Hasta la victoria siempre
Sous la pression internationale, le dictateur Chilien Pinochet, au pouvoir depuis ce fameux 11 septembre 1973, organise un referendum pour légitimer son régime. Alors que sa victoire ne fait aucun doute chez ses partisans, le Non l’emporte sous l’impulsion d’une campagne de communication des opposants au régime à Pinochet profondément optimiste et porteuse d’espoir.
Au delà de l’histoire qui est à la fois unique et passionnante, le réalisateur Pablo Larrain fait graviter son film autour d’un personnage principal complexe : le jeune publicitaire René Saavedra, qui va diriger la campagne de communication pour le Non. Enfant de la dictature, René a connu une ascension professionnelle fulgurante qui reflète la croissance économique du pays. Alors que des opposants au régime sont enfermés et torturés, il est à la fois acteur et aux avants poste du développement de la consommation de masse au Chili.
A l’image du personnage principal du film précédent de Pablo Larrain ; Santiago Post Mortem, le jeune publicitaire est passif politiquement. Dans les deux films, c’est un concours de circonstance plus que l’émergence d’une conscience politique qui va déclencher un engagement dans le rapport de force entre les opposants et les partisans de Pinochet.

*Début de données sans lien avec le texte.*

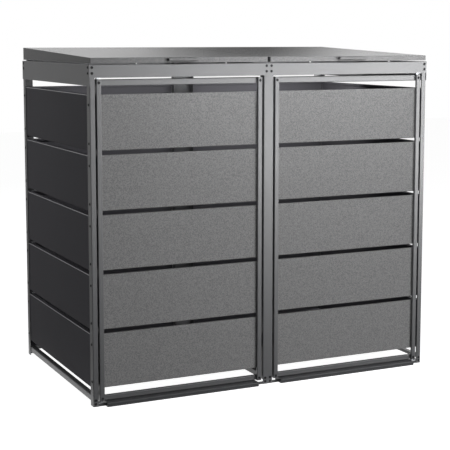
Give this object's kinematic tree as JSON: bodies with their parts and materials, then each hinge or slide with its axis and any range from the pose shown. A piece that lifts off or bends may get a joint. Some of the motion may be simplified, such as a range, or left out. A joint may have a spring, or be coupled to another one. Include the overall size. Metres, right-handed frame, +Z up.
{
  "type": "wheelie bin store",
  "caption": "Double wheelie bin store of folded steel slats on an angle frame, with front doors and sloping lift-up lids.",
  "frame": {"origin": "on the ground under the middle of the whole store, sills and lid hinges included", "axes": "+X along the front to the right, +Y from the front to the back, +Z up"},
  "size_m": [1.3836, 0.8395, 1.2519],
  "materials": {
    "frame_coating": "satin powder coat, anthracite",
    "wall_coating": "satin powder coat, anthracite",
    "door_coating": "fine-textured powder coat, anthracite",
    "lid_coating": "smooth satin powder coat, anthracite",
    "hinge_steel": "zinc plated",
    "screw_heads": "black oxide, hexagon heads",
    "catch_housing": "moulded, black",
    "buffer_rubber": "soft, light grey"
  },
  "bodies": {
    "frame": {"front_left_post": "frame_coating", "front_centre_post": "frame_coating", "front_right_post": "frame_coating", "back_left_post": "frame_coating", "back_centre_post": "frame_coating", "back_right_post": "frame_coating", "front_top_rail": "frame_coating", "back_top_rail": "frame_coating", "left_top_rail": "frame_coating", "right_top_rail": "frame_coating", "centre_top_tie": "frame_coating", "bottom_rails": "frame_coating", "left_sill": "frame_coating", "right_sill": "frame_coating", "back_left_panels": "wall_coating", "back_right_panels": "wall_coating", "door_pivot_brackets": "hinge_steel", "door_magnet_catches": "catch_housing", "lid_hinge_rail_leaves": "hinge_steel", "lid_hinge_pins": "hinge_steel", "lid_buffers": "buffer_rubber", "frame_screws": "screw_heads", "left_side_panel_1": "wall_coating", "left_side_panel_2": "wall_coating", "left_side_panel_3": "wall_coating", "left_side_panel_4": "wall_coating", "left_side_panel_5": "wall_coating", "right_side_panel_1": "wall_coating", "right_side_panel_2": "wall_coating", "right_side_panel_3": "wall_coating", "right_side_panel_4": "wall_coating", "right_side_panel_5": "wall_coating"},
    "left_door": {"left_door_hinge_stile": "frame_coating", "left_door_latch_stile": "frame_coating", "left_door_top_rail": "frame_coating", "left_door_bottom_rail": "frame_coating", "left_door_panel_1": "door_coating", "left_door_panel_2": "door_coating", "left_door_panel_3": "door_coating", "left_door_panel_4": "door_coating", "left_door_panel_5": "door_coating", "left_door_pivots": "hinge_steel", "left_door_screws": "screw_heads"},
    "left_lid": {"left_lid": "lid_coating", "left_lid_grip": "lid_coating", "left_lid_hinge_leaves": "hinge_steel"},
    "right_door": {"right_door_hinge_stile": "frame_coating", "right_door_latch_stile": "frame_coating", "right_door_top_rail": "frame_coating", "right_door_bottom_rail": "frame_coating", "right_door_panel_1": "door_coating", "right_door_panel_2": "door_coating", "right_door_panel_3": "door_coating", "right_door_panel_4": "door_coating", "right_door_panel_5": "door_coating", "right_door_pivots": "hinge_steel", "right_door_screws": "screw_heads"},
    "right_lid": {"right_lid": "lid_coating", "right_lid_grip": "lid_coating", "right_lid_hinge_leaves": "hinge_steel"}
  },
  "joints": [
    {"name": "left_door_swing", "type": "hinge", "parent": "frame", "child": "left_door", "pos_m": [-0.656, -0.38525, 0.6], "axis": [0, 0, -1], "range_deg": [0, 110]},
    {"name": "right_door_swing", "type": "hinge", "parent": "frame", "child": "right_door", "pos_m": [0.656, -0.38525, 0.6], "axis": [0, 0, 1], "range_deg": [0, 110]},
    {"name": "left_lid_lift", "type": "hinge", "parent": "frame", "child": "left_lid", "pos_m": [-0.346, 0.41525, 1.202], "axis": [-1, 0, 0], "range_deg": [0, 95]},
    {"name": "right_lid_lift", "type": "hinge", "parent": "frame", "child": "right_lid", "pos_m": [0.346, 0.41525, 1.202], "axis": [-1, 0, 0], "range_deg": [0, 95]}
  ]
}
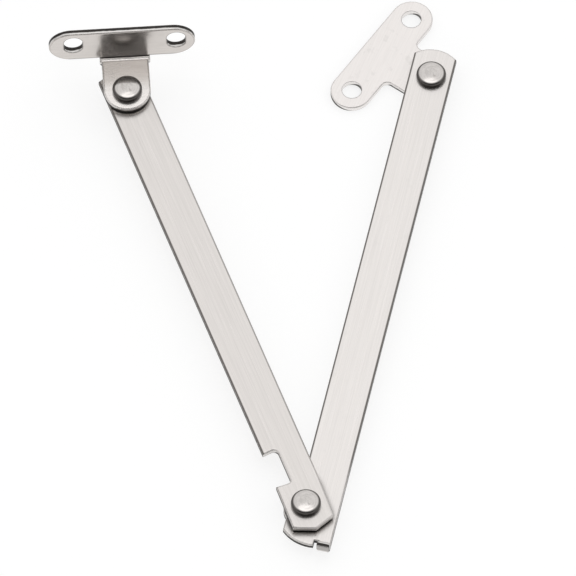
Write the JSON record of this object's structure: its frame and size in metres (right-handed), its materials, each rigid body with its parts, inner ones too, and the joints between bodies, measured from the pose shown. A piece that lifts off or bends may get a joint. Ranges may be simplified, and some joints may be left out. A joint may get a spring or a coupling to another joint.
{
  "type": "lid stay",
  "caption": "Two-arm folding lid stay in 10 mm stainless strip with screw brackets and an over-centre elbow stop.",
  "frame": {"origin": "midway between the plate bracket's two screw holes, on its back face", "axes": "+X from the screw line to the plate pivot, +Y along the line of the two screw holes, +Z out of the plate bracket's back face towards the arms, which is the axis of every pivot"},
  "size_m": [0.1327, 0.1408, 0.0194],
  "materials": {
    "arm_steel": "brushed",
    "bracket_steel": "satin",
    "rivet_steel": "polished",
    "washer_steel": "satin"
  },
  "bodies": {
    "plate": {"plate_bracket": "bracket_steel", "plate_rivet": "rivet_steel", "plate_washer": "washer_steel"},
    "stop_arm": {"stop_arm": "arm_steel", "elbow_rivet": "rivet_steel", "elbow_washer": "washer_steel"},
    "notched_arm": {"notched_arm": "arm_steel", "bracket_rivet": "rivet_steel", "bracket_washer": "washer_steel"},
    "angle_bracket": {"angle_bracket": "bracket_steel"}
  },
  "joints": [
    {"name": "plate_pivot", "type": "hinge", "parent": "plate", "child": "stop_arm", "pos_m": [0.014, 0.00065, 0], "axis": [0, 0, 1], "continuous": true},
    {"name": "elbow", "type": "hinge", "parent": "stop_arm", "child": "notched_arm", "pos_m": [0.05978, -0.11497, 0], "axis": [0, 0, 1], "range_deg": [-30.2, 166.2]},
    {"name": "bracket_pivot", "type": "hinge", "parent": "notched_arm", "child": "angle_bracket", "pos_m": [-0.04104, -0.04671, 0], "axis": [0, 0, 1], "continuous": true}
  ]
}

Sous le regard médusé des opposants historiques au régime de Pinochet, le personnage principal va vendre la démocratie avec la même rhétorique utilisée pour vendre des bouteilles de Coca. Grâce à des images d’archives passionnantes, le réalisateur montre ainsi les 2 camps utiliser les mêmes armes, dans des campagnes publicitaires avec le recul aussi kitsch que ridicules. Ce va et vient incessant entre la réalité et la fiction rend l’ensemble immersif et homogène, d’autant que le film est tourné avec des caméras de l’époque.
On sent ici le cynisme et la lucidité du réalisateur qui présente la démocratie comme un produit marketing. Le film montre bien que le combat politique n’a pas forcément été tenu par des hommes de conviction et d’idées, mais par des communicants rodés aux pouvoirs des images.
Au delà de l’intelligence du film, j’ai apprécié la capacité du réalisateur à nuancer son propos, qui ne se contente heureusement pas d’un réquisitoire contre le système démocratique. La scène magnifique de la réaction du jeune publicitaire à la victoire du non au referendum contribue à ranger ce film parmi les très bonnes surprises de ce début d’année.